缩放行为很清晰:将积分步数从 1 增加到 8-16 在各任务上一致地提升性能。重要的是,这种缩放来自迭代 flow 架构,而不仅仅是使用更大的网络——匹配 FLOPs 的 ResNet 表现明显更差。

Takeaways

  • Flow-matching in RL is not about modeling distributions — it’s about getting iterative test-time compute for value estimation, turning Q-value prediction from a one-shot problem into an iterative refinement process.
  • Wide noise intervals are essential for curved integration paths that make each step do different work.
  • Dense supervision at every integration step produces plastic features that handle non-stationary TD targets gracefully.
  • The analogy to chain-of-thought in LLMs is deep: both use iterative computation through a shared network to trade compute for accuracy, with dense supervision enabling generalization.
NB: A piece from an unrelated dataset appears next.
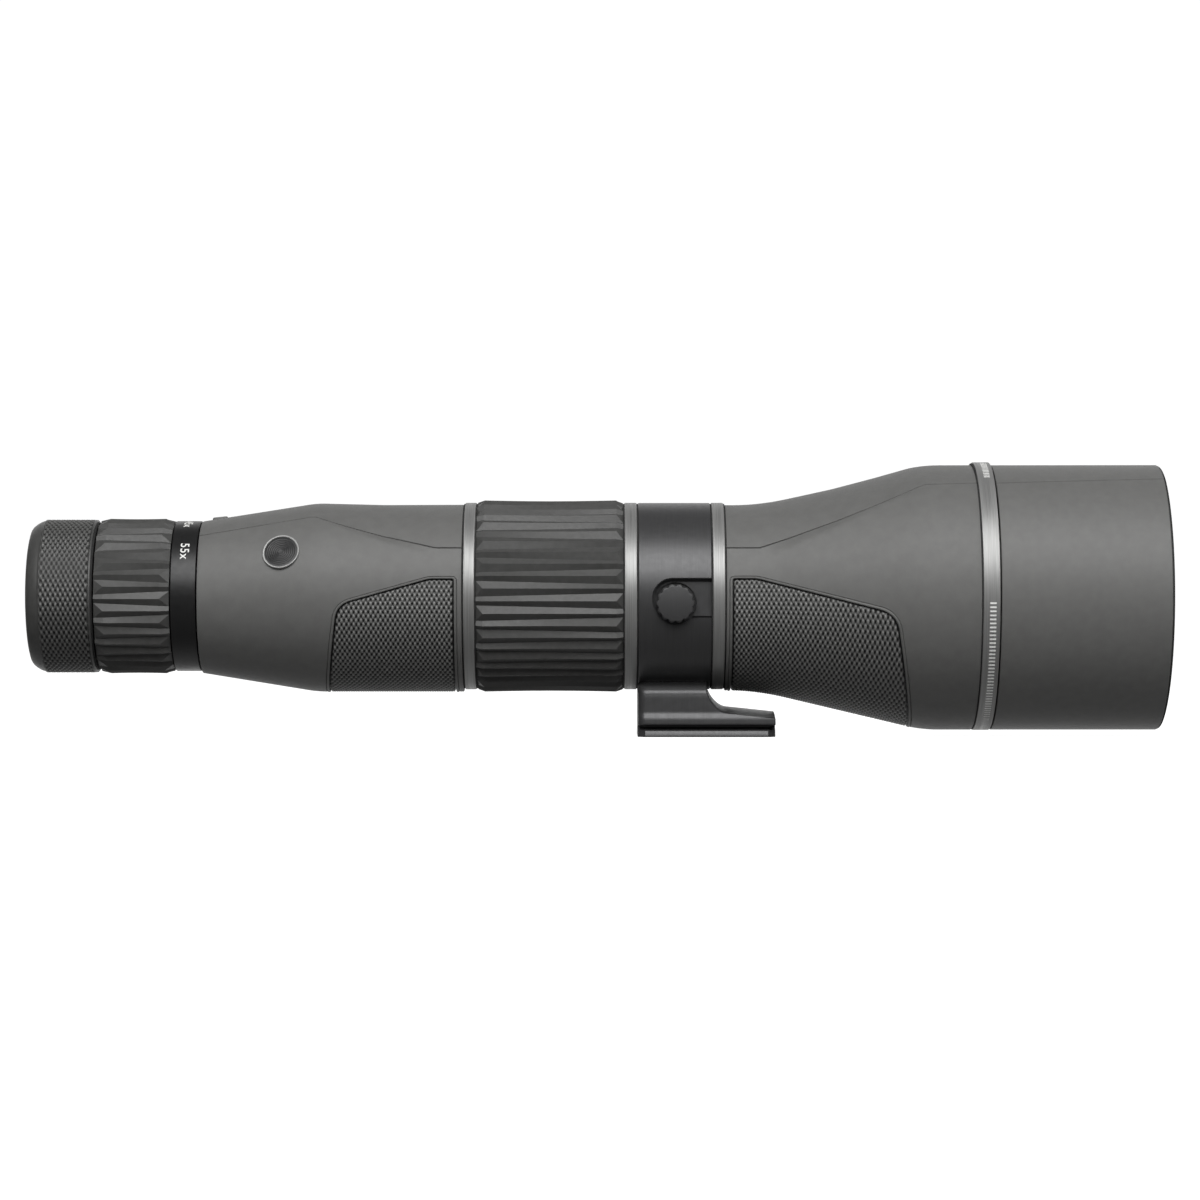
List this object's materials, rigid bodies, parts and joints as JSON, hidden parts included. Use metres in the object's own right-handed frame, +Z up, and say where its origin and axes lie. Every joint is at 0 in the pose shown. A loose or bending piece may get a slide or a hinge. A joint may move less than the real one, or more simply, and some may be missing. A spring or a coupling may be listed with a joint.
{
  "type": "spotting scope",
  "caption": "Straight spotting scope with a zoom eyepiece, barrel focus ring, sliding sunshade and a rotating tripod collar with a dovetail foot.",
  "frame": {"origin": "centre of the tripod foot's flat bottom face, 49.6 mm below the optical axis", "axes": "+X along the optical axis towards the objective, -X towards the eyepiece, +Z up; the lock knob and badge are on the -Y side"},
  "size_m": [0.3998, 0.0952, 0.0972],
  "materials": {
    "armor_rubber": "matte, fine grain",
    "grip_rubber": "matte, moulded grip pattern",
    "black_rubber": "matte",
    "black_metal": "satin black anodised",
    "gray_coat": "matte textured coating",
    "bare_trim": "turned, brushed",
    "tube_metal": "dark anodised",
    "matt_black": "flat anti-glare black",
    "cage_polymer": "glass-filled, matt black",
    "steel": "turned",
    "nylon": "natural nylon",
    "optical_glass": "polished, coated"
  },
  "bodies": {
    "tripod_collar": {"tripod_collar": "black_metal", "collar_liner": "nylon", "tripod_insert_quarter": "steel", "tripod_insert_three_eighths": "steel"},
    "clamp": {"clamp_shoe": "nylon"},
    "lock_knob": {"lock_knob": "black_metal", "clamp_screw": "steel"},
    "scope_tube": {"front_housing": "tube_metal", "front_armor": "armor_rubber", "front_grip_pad": "grip_rubber", "baffle_front": "matt_black", "baffle_middle": "matt_black", "objective_barrel": "tube_metal", "objective_seal_ring": "black_rubber", "objective_lens_rear": "optical_glass", "objective_lens_spacer": "matt_black", "objective_lens_front": "optical_glass", "objective_retaining_ring": "matt_black", "trim_ring_objective": "bare_trim", "sunshade_stop_ring": "black_metal", "center_tube": "tube_metal", "focus_seal_rear": "black_rubber", "focus_seal_front": "black_rubber", "trim_ring_rear": "bare_trim", "trim_ring_middle": "bare_trim", "trim_ring_front": "bare_trim", "rear_housing": "tube_metal", "rear_armor": "armor_rubber", "rear_grip_pad": "grip_rubber", "badge": "black_metal", "magnification_index": "black_metal", "prism_cage": "cage_polymer", "prism_entrance": "optical_glass", "prism_roof": "optical_glass", "prism_clamp": "cage_polymer", "field_stop": "matt_black", "eyepiece_barrel": "black_metal", "eye_lens": "optical_glass", "eye_lens_retainer": "matt_black"},
    "focus_ring": {"focus_grip": "grip_rubber", "focus_ring_core": "black_metal"},
    "focus_cell": {"focus_cell": "black_metal", "focus_lens": "optical_glass", "focus_drive_pin": "steel"},
    "zoom_ring": {"zoom_grip": "grip_rubber", "zoom_ring_core": "black_metal", "magnification_ring": "black_metal", "zoom_cam_tube": "tube_metal", "zoom_drive_pin": "steel"},
    "variator": {"variator_cell": "black_metal", "variator_lens": "optical_glass", "variator_pin": "steel"},
    "compensator": {"compensator_cell": "black_metal", "compensator_lens": "optical_glass", "compensator_pin": "steel"},
    "eyecup_guide": {"eyecup_guide_ring": "nylon"},
    "eyecup": {"eyecup_rubber": "black_rubber", "eyecup_sleeve": "black_metal"},
    "sunshade": {"sunshade": "gray_coat", "sunshade_guide": "black_rubber"}
  },
  "joints": [
    {"name": "collar_rotation", "type": "hinge", "parent": "tripod_collar", "child": "scope_tube", "pos_m": [-0.0113, 0, 0.0496], "axis": [1, 0, 0], "continuous": true},
    {"name": "clamp_travel", "type": "slide", "parent": "tripod_collar", "child": "clamp", "axis": [0, 1, 0], "range_m": [-0.0006, 0]},
    {"name": "lock_knob_turn", "type": "hinge", "parent": "clamp", "child": "lock_knob", "pos_m": [-0.0112, -0.0335, 0.047], "axis": [0, 1, 0], "range_deg": [-270, 0]},
    {"name": "focus_ring_turn", "type": "hinge", "parent": "scope_tube", "child": "focus_ring", "pos_m": [-0.0551, 0, 0.0496], "axis": [-1, 0, 0], "range_deg": [-150, 210]},
    {"name": "focus_cell_travel", "type": "slide", "parent": "scope_tube", "child": "focus_cell", "axis": [1, 0, 0], "range_m": [-0.005, 0.007]},
    {"name": "zoom_ring_turn", "type": "hinge", "parent": "scope_tube", "child": "zoom_ring", "pos_m": [-0.197, 0, 0.0496], "axis": [-1, 0, 0], "range_deg": [-75, 50]},
    {"name": "variator_travel", "type": "slide", "parent": "scope_tube", "child": "variator", "axis": [1, 0, 0], "range_m": [-0.00525, 0.0035]},
    {"name": "compensator_travel", "type": "slide", "parent": "scope_tube", "child": "compensator", "axis": [1, 0, 0], "range_m": [-0.00225, 0.00337]},
    {"name": "eyecup_rise", "type": "slide", "parent": "scope_tube", "child": "eyecup_guide", "axis": [-1, 0, 0], "range_m": [0, 0.009]},
    {"name": "eyecup_twist", "type": "hinge", "parent": "eyecup_guide", "child": "eyecup", "pos_m": [-0.2272, 0, 0.0496], "axis": [-1, 0, 0], "range_deg": [0, 270]},
    {"name": "sunshade_slide", "type": "slide", "parent": "scope_tube", "child": "sunshade", "axis": [1, 0, 0], "range_m": [0, 0.028]}
  ],
  "couplings": [
    {"joint": "lock_knob_turn", "follows": "clamp_travel", "rad_per_m": 7854},
    {"joint": "focus_cell_travel", "follows": "focus_ring_turn", "m_per_rad": 0.0019099},
    {"joint": "variator_travel", "follows": "zoom_ring_turn", "m_per_rad": 0.0040107},
    {"joint": "compensator_travel", "follows": "zoom_ring_turn", "m_per_rad": -0.0025783},
    {"joint": "eyecup_rise", "follows": "eyecup_twist", "m_per_rad": 0.0019099}
  ]
}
  • Open questions remain: does “exploration in a CoT” have a flow analogue? What does the RL vs. SFT gap in LLMs mean for flow-based value learning?
  • RL 中的 flow-matching 不是关于建模分布的——而是关于为价值估计获得迭代测试时计算,将 Q 值预测从一次性问题转变为迭代精炼过程。
  • 宽噪声区间是必要的,它产生弯曲的积分路径,使每一步做不同的工作。
  • 每一步积分的密集监督产生可塑特征,优雅地处理非平稳 TD 目标。
  • 与 LLM 中 chain-of-thought 的类比很深刻:两者都通过共享网络的迭代计算用计算换精度,密集监督使泛化成为可能。
  • 开放问题:”CoT 中的探索”是否有 flow 的对应?LLM 中 RL 与 SFT 的差距对基于 flow 的价值学习意味着什么?